Agriculture employs about half of India’s population of 1.3 billion, and unrest among an estimated 150 million landowning farmers is one of the biggest challenges to the government of Prime Minister Narendra Modi since coming to power in 2014.
Eleven rounds of talks between farm unions and the government have failed to break the deadlock. The government has offered to put the laws on hold for 18 months, but farmers say they will not end their protests for anything less than full repeal.
In the past week, a planned tractor parade on Tuesday’s Republic Day anniversary turned violent when some protesters deviated from pre-agreed routes, tore down barricades and clashed with police, who used tear gas to try and restrain them.
Sporadic clashes between protesters, police and groups shouting anti-farmer slogans have broken out on multiple occasions since then.
Red Fort violence: Delhi police detain 200 after farmer protests
|Protesters broke through security at the Red Fort (Photo: EPA)|
Police have detained 200 protesters following Tuesday's deadly violence in India's capital Delhi during a massive protest against agricultural reforms.
Thousands of farmers clashed with police as protesters on the outskirts of the city forced their way in.
One protester died, and more than 300 police officers were injured.
Blaming the chaos on rogue elements among an otherwise peaceful march, most farmers' leaders said they would not call off their protests.
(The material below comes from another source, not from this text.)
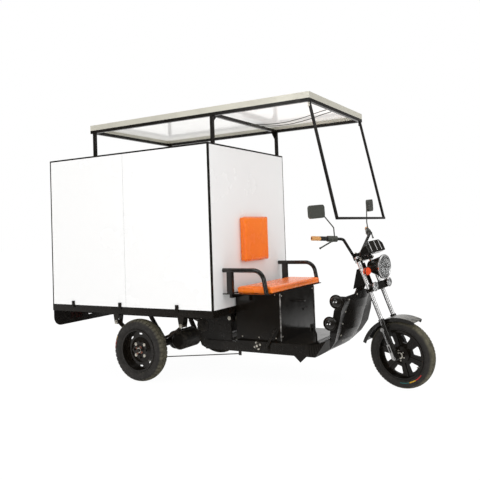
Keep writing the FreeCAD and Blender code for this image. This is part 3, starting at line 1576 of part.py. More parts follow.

Those detained are being held on charges of rioting, damaging public property, and attacking police personnel. So far, 22 police complaints have been registered.
"We are making arrests after conducting proper verification. We are also looking into CCTVs near Red Fort, ITO, Nangloi and other areas where the violence erupted," police officials told the Indian Express newspaper.
According to BBC, India's government deployed 15 companies of paramilitaries to boost security after the protests, which also saw some farmers storming the city's historic Red Fort and occupying the ramparts until police drove them out.
The violence coincided with Republic Day - a national holiday that marks the anniversary of India officially adopting its constitution on 26 January 1950.
Samyukta Kisan Morcha, an umbrella group of protesting farmers, said in a statement that they "condemn and regret the undesirable and unacceptable events and dissociate ourselves from those indulging in such acts".
Two farmers' unions withdrew from the ongoing agitation on Wednesday, but most said they were determined to continue their protests against the new agricultural laws.
The government says its reforms will liberalise the sector, but farmers say they will be poorer as a result.
Tens of thousands of them have been striking on the outskirts of Delhi since November, demanding that the laws be repealed. Last week they rejected a government offer to put the changes on hold.
The government had opposed the planned rally by farmers, but police allowed it on the condition that it would not interrupt the Republic Day parade in central Delhi.
Farmers were given specific routes for the tractor rally, which would largely be confined to the outskirts.
But shortly after the parade came to a close, convoys of tractors broke through police barricades and converged on the city centre. One group of protesters burst through security at the historic Red Fort where they clambered on to the walls and domes of the fortress, even hoisting flags alongside the national flag.
By Tuesday afternoon, police said they had removed protesters from the complex.
Some of the most violent clashes took place near the ITO metro station junction - on the route to central Delhi. Footage showed farmers attacking police with sticks and metal bars while officers used tear gas and batons.
Police said one protester died at the junction when his tractor overturned after hitting a barricade.
Police said in a statement that they had acted after farmers broke conditions for the rally and took "the path of violence and destruction".
But one farmers' union leader accused the police of provoking the violence.
"When you attack a peaceful protest, then difficulties for the government will surely increase," Kawalpreet Singh Pannu told AFP news agency.
"This won't stop here. Our movement and message have only become stronger."
The laws loosen rules around the sale, pricing and storage of farm produce which have protected India's farmers from the free market for decades.
Farmers fear that the new laws will threaten decades-old concessions - such as assured prices - and weaken their bargaining power, leaving them vulnerable to exploitation by private companies.
While Mr Modi has defended them, the laws have been likened to a "death warrant" by farmer groups.
Most economists and experts agree that Indian agriculture desperately needs reform. But critics of the government say it failed to consult farmers before passing the laws.